Prompt:
Extract the listing in its entirety, keeping each line identical to the original.

● ● ● ● ● ● ●

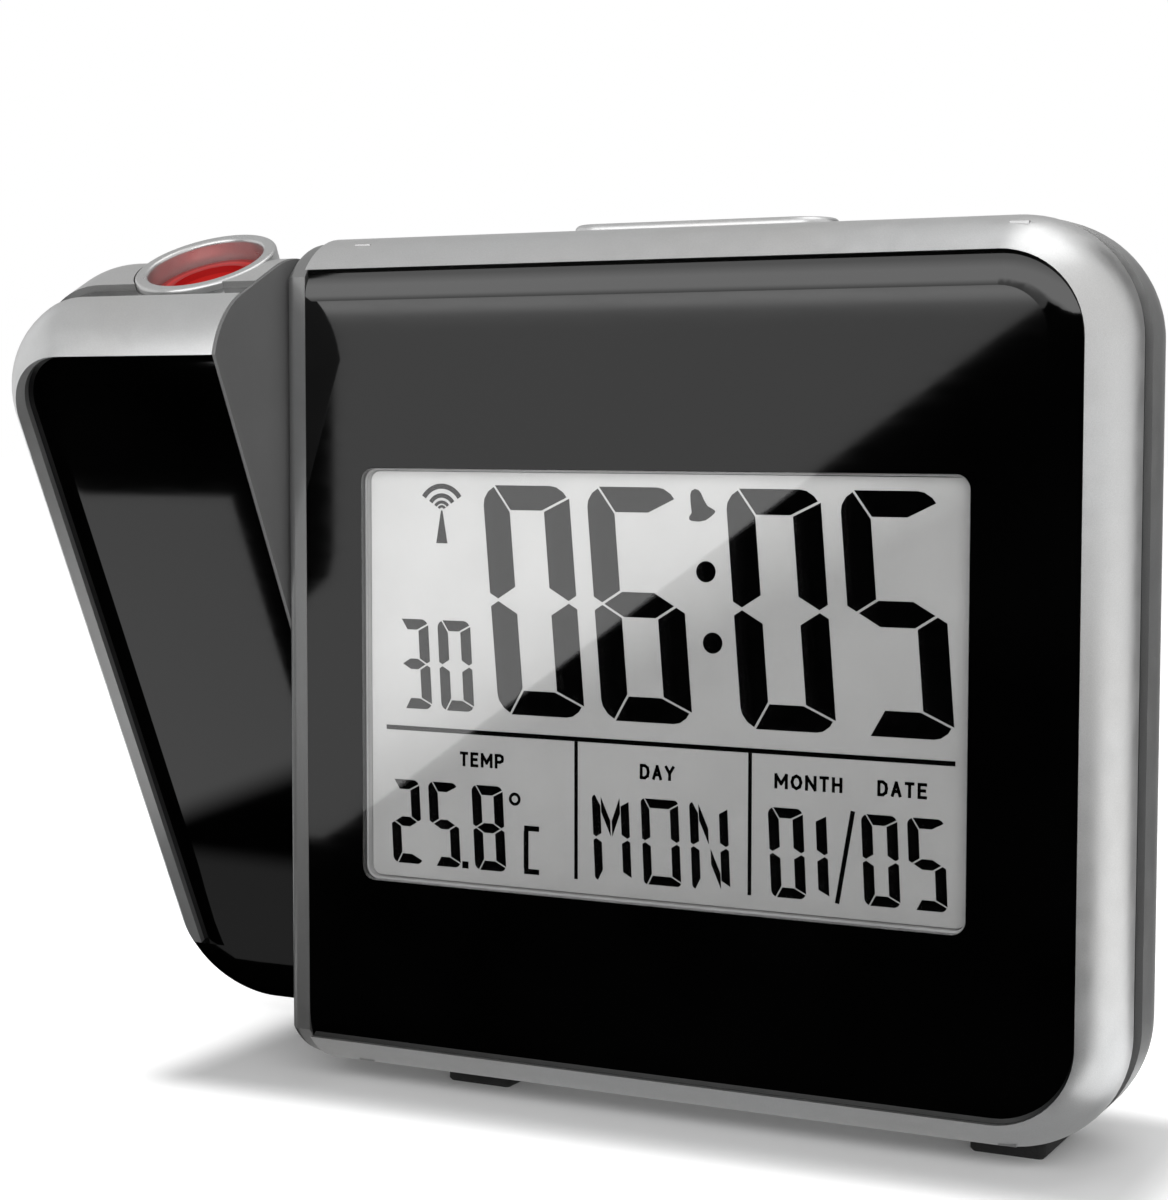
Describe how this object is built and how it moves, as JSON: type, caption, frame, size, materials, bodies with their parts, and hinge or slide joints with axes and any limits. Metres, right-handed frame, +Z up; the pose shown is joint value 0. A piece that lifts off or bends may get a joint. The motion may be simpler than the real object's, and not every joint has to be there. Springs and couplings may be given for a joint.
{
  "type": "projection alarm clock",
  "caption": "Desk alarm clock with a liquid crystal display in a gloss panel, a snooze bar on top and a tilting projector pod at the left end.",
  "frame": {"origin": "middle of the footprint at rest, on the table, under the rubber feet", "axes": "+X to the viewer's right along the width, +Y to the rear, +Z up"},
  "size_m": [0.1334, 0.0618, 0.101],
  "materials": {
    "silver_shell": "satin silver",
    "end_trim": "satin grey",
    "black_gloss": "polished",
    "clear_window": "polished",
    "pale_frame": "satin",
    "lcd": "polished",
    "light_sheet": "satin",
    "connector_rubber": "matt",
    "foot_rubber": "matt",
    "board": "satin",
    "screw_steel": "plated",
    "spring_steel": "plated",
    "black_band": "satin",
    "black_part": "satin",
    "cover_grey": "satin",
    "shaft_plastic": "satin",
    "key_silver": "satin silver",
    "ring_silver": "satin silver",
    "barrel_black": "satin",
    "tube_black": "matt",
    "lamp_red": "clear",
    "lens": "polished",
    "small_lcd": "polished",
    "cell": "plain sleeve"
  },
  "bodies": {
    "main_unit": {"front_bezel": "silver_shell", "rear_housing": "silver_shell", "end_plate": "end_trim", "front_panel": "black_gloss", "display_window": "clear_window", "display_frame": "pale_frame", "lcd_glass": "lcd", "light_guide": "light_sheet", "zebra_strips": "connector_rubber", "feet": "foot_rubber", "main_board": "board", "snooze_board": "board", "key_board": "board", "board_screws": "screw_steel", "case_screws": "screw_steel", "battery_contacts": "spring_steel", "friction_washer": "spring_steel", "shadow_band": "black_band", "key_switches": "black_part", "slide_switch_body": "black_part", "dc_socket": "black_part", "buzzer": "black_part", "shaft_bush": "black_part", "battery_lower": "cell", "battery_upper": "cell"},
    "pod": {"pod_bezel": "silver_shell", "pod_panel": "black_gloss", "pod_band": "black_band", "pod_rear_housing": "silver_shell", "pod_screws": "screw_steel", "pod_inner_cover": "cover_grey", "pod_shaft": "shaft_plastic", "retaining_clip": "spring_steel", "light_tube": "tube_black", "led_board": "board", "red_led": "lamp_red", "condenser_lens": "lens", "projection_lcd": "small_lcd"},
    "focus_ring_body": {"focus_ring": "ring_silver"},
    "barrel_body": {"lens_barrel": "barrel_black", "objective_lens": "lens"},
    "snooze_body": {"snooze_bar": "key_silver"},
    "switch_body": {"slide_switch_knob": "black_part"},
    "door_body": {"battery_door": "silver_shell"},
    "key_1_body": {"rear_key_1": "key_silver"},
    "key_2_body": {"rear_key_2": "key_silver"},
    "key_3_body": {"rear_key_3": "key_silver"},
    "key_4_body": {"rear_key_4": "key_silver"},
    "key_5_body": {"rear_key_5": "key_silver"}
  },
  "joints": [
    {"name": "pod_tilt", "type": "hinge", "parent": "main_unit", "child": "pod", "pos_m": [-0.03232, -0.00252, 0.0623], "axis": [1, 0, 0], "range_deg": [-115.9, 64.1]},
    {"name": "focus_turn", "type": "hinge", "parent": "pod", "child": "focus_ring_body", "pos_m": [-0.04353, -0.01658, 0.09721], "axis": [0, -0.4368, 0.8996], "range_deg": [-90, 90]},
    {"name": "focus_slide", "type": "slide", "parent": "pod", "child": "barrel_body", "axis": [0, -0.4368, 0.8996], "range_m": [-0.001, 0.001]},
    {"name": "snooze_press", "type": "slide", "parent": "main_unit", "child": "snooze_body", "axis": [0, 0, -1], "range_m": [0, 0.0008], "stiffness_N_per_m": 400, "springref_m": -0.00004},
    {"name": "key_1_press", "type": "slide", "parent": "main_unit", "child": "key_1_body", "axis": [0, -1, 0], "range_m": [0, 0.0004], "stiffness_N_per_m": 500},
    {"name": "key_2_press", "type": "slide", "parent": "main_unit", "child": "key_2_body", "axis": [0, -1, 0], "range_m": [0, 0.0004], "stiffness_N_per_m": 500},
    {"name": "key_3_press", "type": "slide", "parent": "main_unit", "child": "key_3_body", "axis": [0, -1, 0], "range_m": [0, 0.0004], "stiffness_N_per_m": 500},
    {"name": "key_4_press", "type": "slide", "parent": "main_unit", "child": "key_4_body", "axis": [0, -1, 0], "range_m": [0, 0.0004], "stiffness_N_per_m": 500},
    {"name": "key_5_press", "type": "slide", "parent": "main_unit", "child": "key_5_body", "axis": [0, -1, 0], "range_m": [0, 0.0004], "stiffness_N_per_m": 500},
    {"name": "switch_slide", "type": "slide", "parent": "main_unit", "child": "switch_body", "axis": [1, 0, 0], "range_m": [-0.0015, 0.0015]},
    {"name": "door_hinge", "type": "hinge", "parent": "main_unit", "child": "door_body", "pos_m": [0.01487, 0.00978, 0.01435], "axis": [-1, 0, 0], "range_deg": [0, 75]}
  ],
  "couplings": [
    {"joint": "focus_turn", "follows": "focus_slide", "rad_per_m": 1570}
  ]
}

● ● ● ● ● ● ●

Solution to the exercise:
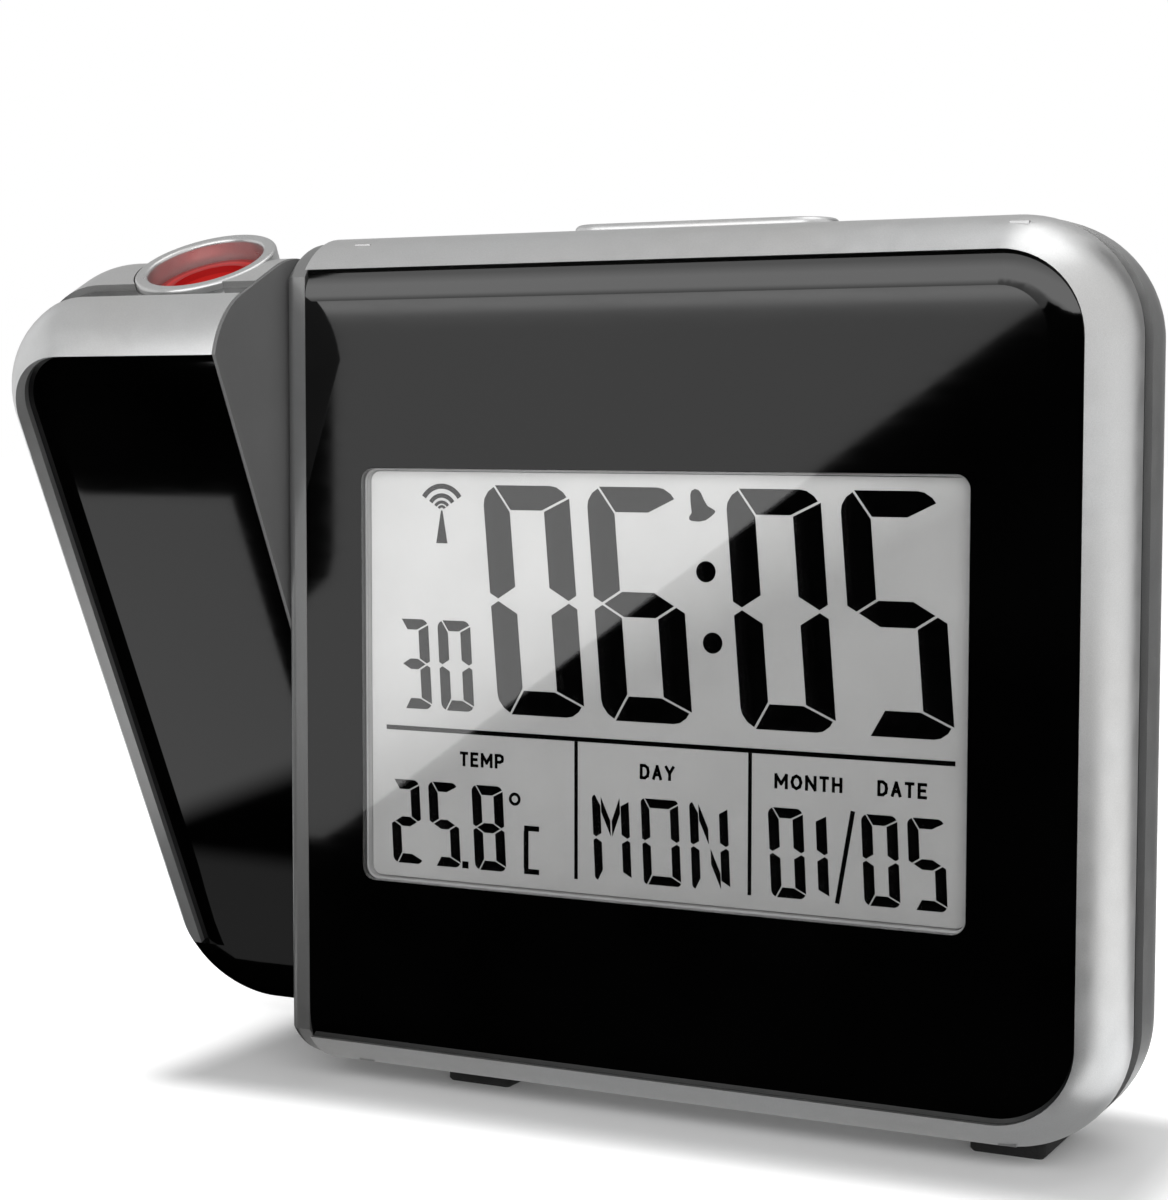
Describe how this object is built and how it moves, as JSON: type, caption, frame, size, materials, bodies with their parts, and hinge or slide joints with axes and any limits. Metres, right-handed frame, +Z up; the pose shown is joint value 0. A piece that lifts off or bends may get a joint. The motion may be simpler than the real object's, and not every joint has to be there. Springs and couplings may be given for a joint.
{
  "type": "projection alarm clock",
  "caption": "Desk alarm clock with a liquid crystal display in a gloss panel, a snooze bar on top and a tilting projector pod at the left end.",
  "frame": {"origin": "middle of the footprint at rest, on the table, under the rubber feet", "axes": "+X to the viewer's right along the width, +Y to the rear, +Z up"},
  "size_m": [0.1334, 0.0618, 0.101],
  "materials": {
    "silver_shell": "satin silver",
    "end_trim": "satin grey",
    "black_gloss": "polished",
    "clear_window": "polished",
    "pale_frame": "satin",
    "lcd": "polished",
    "light_sheet": "satin",
    "connector_rubber": "matt",
    "foot_rubber": "matt",
    "board": "satin",
    "screw_steel": "plated",
    "spring_steel": "plated",
    "black_band": "satin",
    "black_part": "satin",
    "cover_grey": "satin",
    "shaft_plastic": "satin",
    "key_silver": "satin silver",
    "ring_silver": "satin silver",
    "barrel_black": "satin",
    "tube_black": "matt",
    "lamp_red": "clear",
    "lens": "polished",
    "small_lcd": "polished",
    "cell": "plain sleeve"
  },
  "bodies": {
    "main_unit": {"front_bezel": "silver_shell", "rear_housing": "silver_shell", "end_plate": "end_trim", "front_panel": "black_gloss", "display_window": "clear_window", "display_frame": "pale_frame", "lcd_glass": "lcd", "light_guide": "light_sheet", "zebra_strips": "connector_rubber", "feet": "foot_rubber", "main_board": "board", "snooze_board": "board", "key_board": "board", "board_screws": "screw_steel", "case_screws": "screw_steel", "battery_contacts": "spring_steel", "friction_washer": "spring_steel", "shadow_band": "black_band", "key_switches": "black_part", "slide_switch_body": "black_part", "dc_socket": "black_part", "buzzer": "black_part", "shaft_bush": "black_part", "battery_lower": "cell", "battery_upper": "cell"},
    "pod": {"pod_bezel": "silver_shell", "pod_panel": "black_gloss", "pod_band": "black_band", "pod_rear_housing": "silver_shell", "pod_screws": "screw_steel", "pod_inner_cover": "cover_grey", "pod_shaft": "shaft_plastic", "retaining_clip": "spring_steel", "light_tube": "tube_black", "led_board": "board", "red_led": "lamp_red", "condenser_lens": "lens", "projection_lcd": "small_lcd"},
    "focus_ring_body": {"focus_ring": "ring_silver"},
    "barrel_body": {"lens_barrel": "barrel_black", "objective_lens": "lens"},
    "snooze_body": {"snooze_bar": "key_silver"},
    "switch_body": {"slide_switch_knob": "black_part"},
    "door_body": {"battery_door": "silver_shell"},
    "key_1_body": {"rear_key_1": "key_silver"},
    "key_2_body": {"rear_key_2": "key_silver"},
    "key_3_body": {"rear_key_3": "key_silver"},
    "key_4_body": {"rear_key_4": "key_silver"},
    "key_5_body": {"rear_key_5": "key_silver"}
  },
  "joints": [
    {"name": "pod_tilt", "type": "hinge", "parent": "main_unit", "child": "pod", "pos_m": [-0.03232, -0.00252, 0.0623], "axis": [1, 0, 0], "range_deg": [-115.9, 64.1]},
    {"name": "focus_turn", "type": "hinge", "parent": "pod", "child": "focus_ring_body", "pos_m": [-0.04353, -0.01658, 0.09721], "axis": [0, -0.4368, 0.8996], "range_deg": [-90, 90]},
    {"name": "focus_slide", "type": "slide", "parent": "pod", "child": "barrel_body", "axis": [0, -0.4368, 0.8996], "range_m": [-0.001, 0.001]},
    {"name": "snooze_press", "type": "slide", "parent": "main_unit", "child": "snooze_body", "axis": [0, 0, -1], "range_m": [0, 0.0008], "stiffness_N_per_m": 400, "springref_m": -0.00004},
    {"name": "key_1_press", "type": "slide", "parent": "main_unit", "child": "key_1_body", "axis": [0, -1, 0], "range_m": [0, 0.0004], "stiffness_N_per_m": 500},
    {"name": "key_2_press", "type": "slide", "parent": "main_unit", "child": "key_2_body", "axis": [0, -1, 0], "range_m": [0, 0.0004], "stiffness_N_per_m": 500},
    {"name": "key_3_press", "type": "slide", "parent": "main_unit", "child": "key_3_body", "axis": [0, -1, 0], "range_m": [0, 0.0004], "stiffness_N_per_m": 500},
    {"name": "key_4_press", "type": "slide", "parent": "main_unit", "child": "key_4_body", "axis": [0, -1, 0], "range_m": [0, 0.0004], "stiffness_N_per_m": 500},
    {"name": "key_5_press", "type": "slide", "parent": "main_unit", "child": "key_5_body", "axis": [0, -1, 0], "range_m": [0, 0.0004], "stiffness_N_per_m": 500},
    {"name": "switch_slide", "type": "slide", "parent": "main_unit", "child": "switch_body", "axis": [1, 0, 0], "range_m": [-0.0015, 0.0015]},
    {"name": "door_hinge", "type": "hinge", "parent": "main_unit", "child": "door_body", "pos_m": [0.01487, 0.00978, 0.01435], "axis": [-1, 0, 0], "range_deg": [0, 75]}
  ],
  "couplings": [
    {"joint": "focus_turn", "follows": "focus_slide", "rad_per_m": 1570}
  ]
}